Die Gera-Botschafter werden ihre Kontakte noch stärker in den Dienst der Stadt stellen. Das ist das Ergebnis ihrer Ideenkonferenz. Der Konzertchor des Rutheneums als weltbester gemischter Jugendchor will die Gerschen mit neuen Veranstaltungen begeistern, angeregt wurden Konzerte im Garten von Haus Schulenburg oder im Konzertsaal des Theaters. Zuversichtlich ist Dr. Hensel, dass der Campus für das Rutheneum Realität wird. „Nach langem Kampf geht es vorwärts. Es ist das erste Mal seit 15 Jahren, dass ich so richtig optimistisch bin“, erklärt der Schulleiter des Gymnasiums. Bernd Krüger sieht Potentiale in der Städtepartnerschaft mit Sliven (Bulgarien), so im Bereich Textilindustrie, Kooperationen mit Getzner Gera, in Kultur und Tourismus. Ulli Wegner, der sich als Schirmherr für das Jugendprojekt Jumpers in Gera engagiert und seinen Promi-Status bei jeder Gelegenheit nutzt, um sich öffentlich zu Gera zu bekennen, weist auf die große Sympathiewerbung durch den Sport hin. „Im Sport wird einer Stadt ein Denkmal aufgestellt“, weiß Wegner. Andreas Schmidt-Schaller will eine Stadtschreiberin gewinnen, die die vielen liebenswerten Geschichten der Stadt aufschreibt. „Mein Traum ist, dass eine Soko-Folge in Gera gedreht wird. Gera bietet viele Motive für einen Film. So ein Projekt könnte in den nächsten zwei Jahren umgesetzt werden“, denkt Andreas Schmidt-Schaller laut über ein weiteres Vorhaben nach. Dr. Volker Kielstein regte an, dass sich der städtische Fachdienst mit den Kulturverantwortlichen in Jena und Zwickau in Verbindung setzt. Er selbst knüpfte erste Kontakte zum Museum für Angewandte Kunst in Wien und zu zwei großen Galerien in Berlin. Ein neues Projekt im Haus Schulenburg wird sich der Fortsetzung des Bauhauses in Grafik, Bild und Plastik in der DDR widmen. Hans-Joachim Lassmann appelliert an die Gerschen, jeder von ihnen möge sich als Botschafter für seine Stadt engagieren. Bei aller öffentlichen Wirkung, die durch Kultur und Sport erzeugt wird, mahnt Rolf John, die Wirtschaft nicht zu vergessen. „Erst muss das Geld verdient werden, bevor es ausgegeben werden kann“, weiß der Unternehmer, dessen Firma die Tradition des 1841 von Moritz Jahr gegründeten Maschinenbauunternehmens fortsetzt.

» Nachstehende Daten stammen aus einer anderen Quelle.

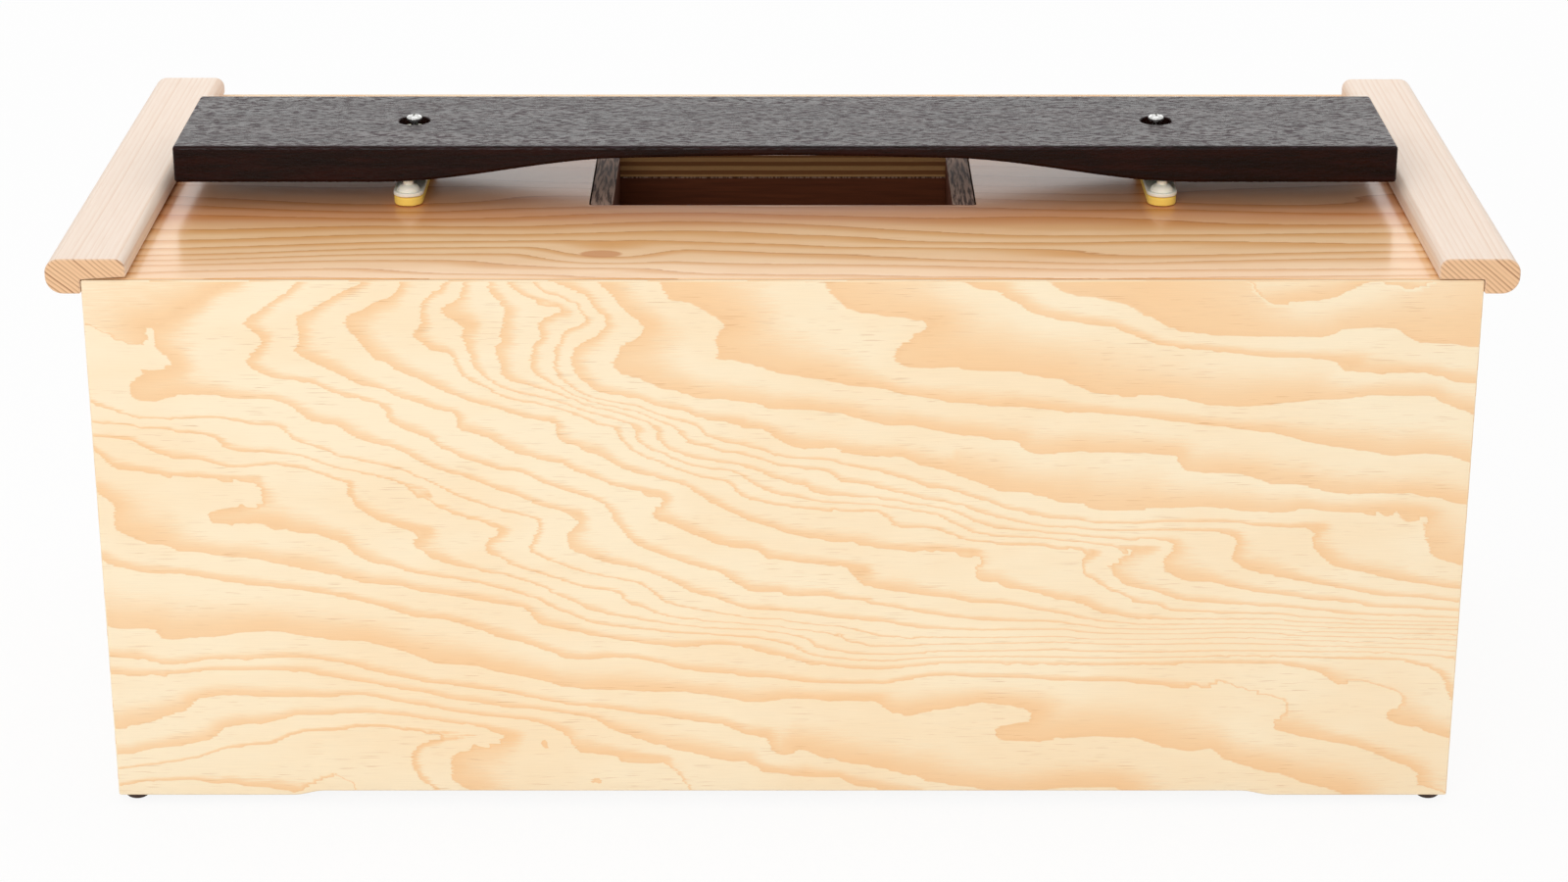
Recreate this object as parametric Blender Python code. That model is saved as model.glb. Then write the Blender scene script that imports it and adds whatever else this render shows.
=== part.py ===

Oberbürgermeisterin Dr. Viola Hahn freute sich über den intensiven und fruchtbaren Gedankenaustausch. „Wenn viele Bürger anpacken, werden wir unsere Stadt weiter voranbringen.“ Auch das Netzwerk unter den Botschaftern wird ausgebaut – mit monatlichen Botschafterbriefen der Oberbürgermeisterin, damit auch die, die nicht ständig in Gera sind, über alle Neuigkeiten informiert sind. Die Botschaftertreffen werden künftig vierteljährlich stattfinden.